Setting sail from India to China on ‘River of Smoke’ (IANS Book Review)August 6th, 2011 - 11:29 am ICT by IANS
Book: “River of Smoke”; By Amitav Ghosh, Publisher: Penguin Books, Price: Rs.699, Pages: 558
“River of Smoke” is the second book in Amitav Ghosh’s trilogy that began with the story of the gathering of indentured labourers and convicts for their journey to Mauritius. “The Sea of Poppies”, the first in the series, ends as the ship, Ibis, sails to Mauritius and gets caught in a terrific storm.
“River of Smoke” takes the action from India to Canton. The 19th century was an era of sea voyages, when people travelled to new places to seek their fortunes. It is a story that stretches across the sea routes of the Indian Ocean, linking the new trading ports of Singapore, Macau, Malacca and the still windswept wilderness of Hong Kong till it reaches Canton.
Three ships arrive at Canton, the Ibis from Mauritius, the Anahita from Bombay carrying a shipload of opium, and the Redruth that brings horticulturist Fitcher Penrose and his new found assistant, Paulette, on the trail of an elusive golden camellia.
“River of Smoke” is not a sequel to the first book though some of the characters make a reappearance as they reach Canton on different ships. There is Neel, the zamindar convicted for forgery who escaped from the Ibis and Paulette, the daughter of a botanist. The new lead character of the engrossing novel is Behram Modi, the Parsi opium merchant who faces disaster for staking his fortune on the largest consignment ever of opium.
Ghosh uses the same patois, slang, Creole, etc., to draw an evocative picture of Canton, the port town where traders from around the world gather to trade with China. Many of the words are difficult to understand, but Ghosh is unrepentant.
As he says there were many words like mince pies and rhubarb in English literature that “we did not follow in English books but we managed to understand the drift.” The floating shanty town of boats is described as “a rooker of bandits - of bonegrabbers, sotweeds, bangtails and scumsuckers of all sorts”.

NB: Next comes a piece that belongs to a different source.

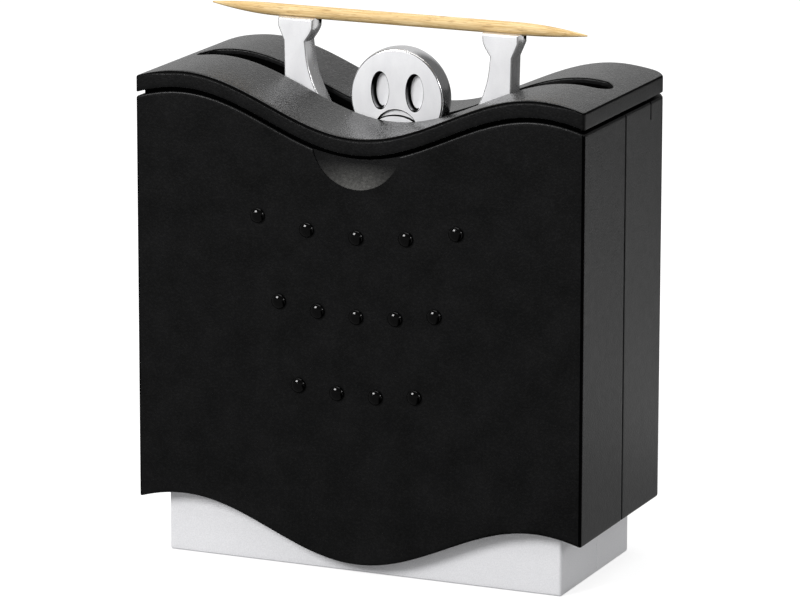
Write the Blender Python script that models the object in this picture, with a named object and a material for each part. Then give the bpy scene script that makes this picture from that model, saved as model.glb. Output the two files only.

But it is opium that is the mainstay of the trade - opium grown in Hindustan and sold in ‘Maha Chin’ by Western traders; it is a trade that the Chinese emperor seeks to ban. Ghosh vividly paints the scenes of Canton’s market, the boat people, the opium dens, the trading posts or factories of the foreign merchants called hongs, the taipan and its myriad characters. Fanqui-town is the foreign enclave in Canton, where no foreign women are allowed.
There are plots and sub-plots galore; the sub-plots provide the historical discourse on subjects as esoteric as plant collection and preservation, Western influence on Chinese painting and other topics.
Ghosh lists one of the surprises of Fanqui-town - a great number of its denizens were from India. They came from Sindh and Goa, Bombay and Malabar, Madras and the Coringa hills - they were all known as ‘Achhas’ from their habit of saying achha. There was even a factory known as the Accha Hong and its young residents learn to play cricket during the blockade of the trader town - the first Indians to do so as the natives were not allowed to play the game in India.
In the first two books of the trilogy, Ghosh brings back two colonial events of great significance that are lost to the mists of history, indenture and the opium trade. “River of Smoke” leaves the reader eager to know where Ghosh will take them on the third part of the journey.